» Aim of the task: Search the entries below. Return every line that has "with" in it.

» Material for this exercise:

=-=-=-=-=

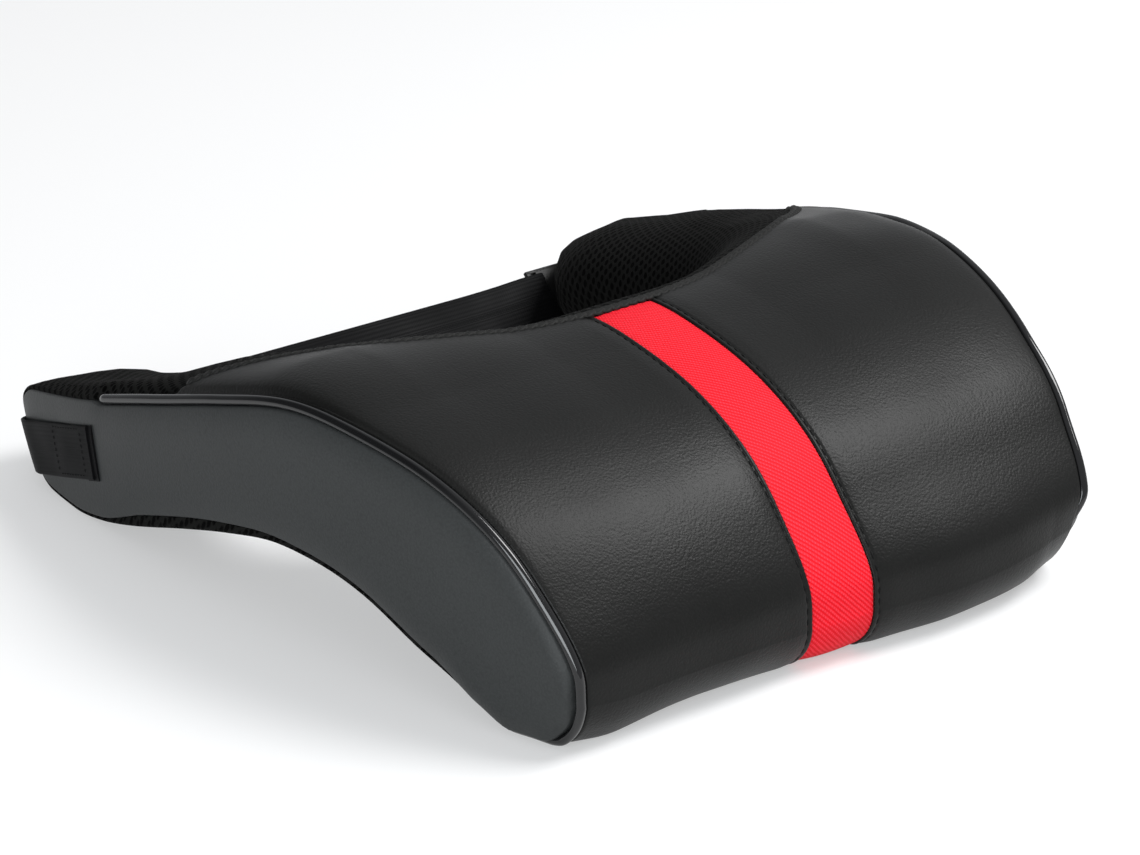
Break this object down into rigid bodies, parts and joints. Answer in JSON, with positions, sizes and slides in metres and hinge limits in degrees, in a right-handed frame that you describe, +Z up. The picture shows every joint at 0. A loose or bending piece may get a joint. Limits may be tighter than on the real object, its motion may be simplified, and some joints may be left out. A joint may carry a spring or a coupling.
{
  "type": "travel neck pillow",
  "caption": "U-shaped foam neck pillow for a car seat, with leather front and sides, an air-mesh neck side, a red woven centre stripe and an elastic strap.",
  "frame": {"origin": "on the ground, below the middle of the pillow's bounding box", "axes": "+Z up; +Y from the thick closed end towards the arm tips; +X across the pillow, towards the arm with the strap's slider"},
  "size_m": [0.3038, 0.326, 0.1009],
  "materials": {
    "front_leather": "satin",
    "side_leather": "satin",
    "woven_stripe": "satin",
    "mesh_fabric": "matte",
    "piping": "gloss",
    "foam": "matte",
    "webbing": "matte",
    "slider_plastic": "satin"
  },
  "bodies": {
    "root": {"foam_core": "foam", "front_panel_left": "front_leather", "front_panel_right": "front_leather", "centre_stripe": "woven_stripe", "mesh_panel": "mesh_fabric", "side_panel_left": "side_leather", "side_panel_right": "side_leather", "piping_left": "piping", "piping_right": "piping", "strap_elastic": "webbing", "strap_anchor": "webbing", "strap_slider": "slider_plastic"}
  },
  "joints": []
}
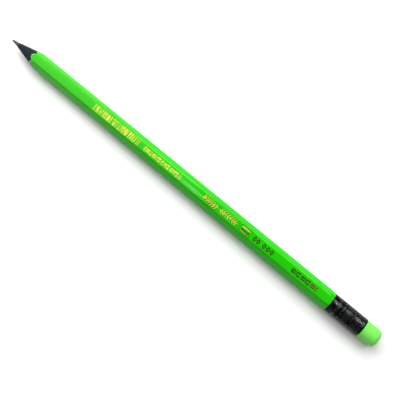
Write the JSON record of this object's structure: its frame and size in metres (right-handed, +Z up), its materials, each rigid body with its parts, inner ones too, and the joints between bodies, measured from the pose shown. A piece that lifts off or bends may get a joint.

=-=-=-=-=

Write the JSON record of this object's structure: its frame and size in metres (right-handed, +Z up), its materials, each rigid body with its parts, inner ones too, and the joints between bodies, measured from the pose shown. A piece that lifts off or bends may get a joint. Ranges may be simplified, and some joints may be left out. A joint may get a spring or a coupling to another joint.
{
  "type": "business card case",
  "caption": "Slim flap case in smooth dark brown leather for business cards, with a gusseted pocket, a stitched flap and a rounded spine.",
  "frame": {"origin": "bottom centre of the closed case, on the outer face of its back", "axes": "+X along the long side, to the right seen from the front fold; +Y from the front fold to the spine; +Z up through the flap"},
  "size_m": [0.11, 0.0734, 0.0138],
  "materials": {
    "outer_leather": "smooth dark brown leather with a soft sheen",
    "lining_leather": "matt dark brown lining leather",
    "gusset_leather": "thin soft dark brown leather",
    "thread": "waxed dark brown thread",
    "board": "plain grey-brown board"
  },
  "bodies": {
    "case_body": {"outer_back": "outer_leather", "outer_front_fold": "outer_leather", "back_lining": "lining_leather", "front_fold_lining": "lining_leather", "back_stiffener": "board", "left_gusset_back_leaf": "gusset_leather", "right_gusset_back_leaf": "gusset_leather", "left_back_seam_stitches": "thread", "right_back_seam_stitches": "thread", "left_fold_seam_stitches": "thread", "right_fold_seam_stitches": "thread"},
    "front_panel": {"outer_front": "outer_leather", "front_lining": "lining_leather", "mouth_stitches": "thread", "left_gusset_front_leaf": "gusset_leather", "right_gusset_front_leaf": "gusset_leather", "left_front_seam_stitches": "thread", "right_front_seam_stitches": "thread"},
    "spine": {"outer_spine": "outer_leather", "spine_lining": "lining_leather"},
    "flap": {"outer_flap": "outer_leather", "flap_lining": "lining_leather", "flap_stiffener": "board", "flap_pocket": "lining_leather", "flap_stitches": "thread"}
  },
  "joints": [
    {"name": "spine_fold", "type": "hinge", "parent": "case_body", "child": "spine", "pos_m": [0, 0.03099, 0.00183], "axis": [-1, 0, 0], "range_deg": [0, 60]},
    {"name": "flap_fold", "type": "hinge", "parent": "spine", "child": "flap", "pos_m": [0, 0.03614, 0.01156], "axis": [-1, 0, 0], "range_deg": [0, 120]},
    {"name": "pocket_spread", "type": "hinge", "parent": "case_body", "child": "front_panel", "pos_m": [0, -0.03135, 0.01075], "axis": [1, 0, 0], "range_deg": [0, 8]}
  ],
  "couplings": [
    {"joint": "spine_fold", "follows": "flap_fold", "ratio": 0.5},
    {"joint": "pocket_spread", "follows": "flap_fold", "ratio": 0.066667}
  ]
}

=-=-=-=-=

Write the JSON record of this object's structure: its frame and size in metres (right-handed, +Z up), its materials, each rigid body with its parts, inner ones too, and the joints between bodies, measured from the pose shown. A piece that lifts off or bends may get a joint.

=-=-=-=-=

» Right answer:
Break this object down into rigid bodies, parts and joints. Answer in JSON, with positions, sizes and slides in metres and hinge limits in degrees, in a right-handed frame that you describe, +Z up. The picture shows every joint at 0. A loose or bending piece may get a joint. Limits may be tighter than on the real object, its motion may be simplified, and some joints may be left out. A joint may carry a spring or a coupling.
  "caption": "U-shaped foam neck pillow for a car seat, with leather front and sides, an air-mesh neck side, a red woven centre stripe and an elastic strap.",
  "frame": {"origin": "on the ground, below the middle of the pillow's bounding box", "axes": "+Z up; +Y from the thick closed end towards the arm tips; +X across the pillow, towards the arm with the strap's slider"},
Write the JSON record of this object's structure: its frame and size in metres (right-handed, +Z up), its materials, each rigid body with its parts, inner ones too, and the joints between bodies, measured from the pose shown. A piece that lifts off or bends may get a joint.
Write the JSON record of this object's structure: its frame and size in metres (right-handed, +Z up), its materials, each rigid body with its parts, inner ones too, and the joints between bodies, measured from the pose shown. A piece that lifts off or bends may get a joint. Ranges may be simplified, and some joints may be left out. A joint may get a spring or a coupling to another joint.
  "caption": "Slim flap case in smooth dark brown leather for business cards, with a gusseted pocket, a stitched flap and a rounded spine.",
    "outer_leather": "smooth dark brown leather with a soft sheen",
Write the JSON record of this object's structure: its frame and size in metres (right-handed, +Z up), its materials, each rigid body with its parts, inner ones too, and the joints between bodies, measured from the pose shown. A piece that lifts off or bends may get a joint.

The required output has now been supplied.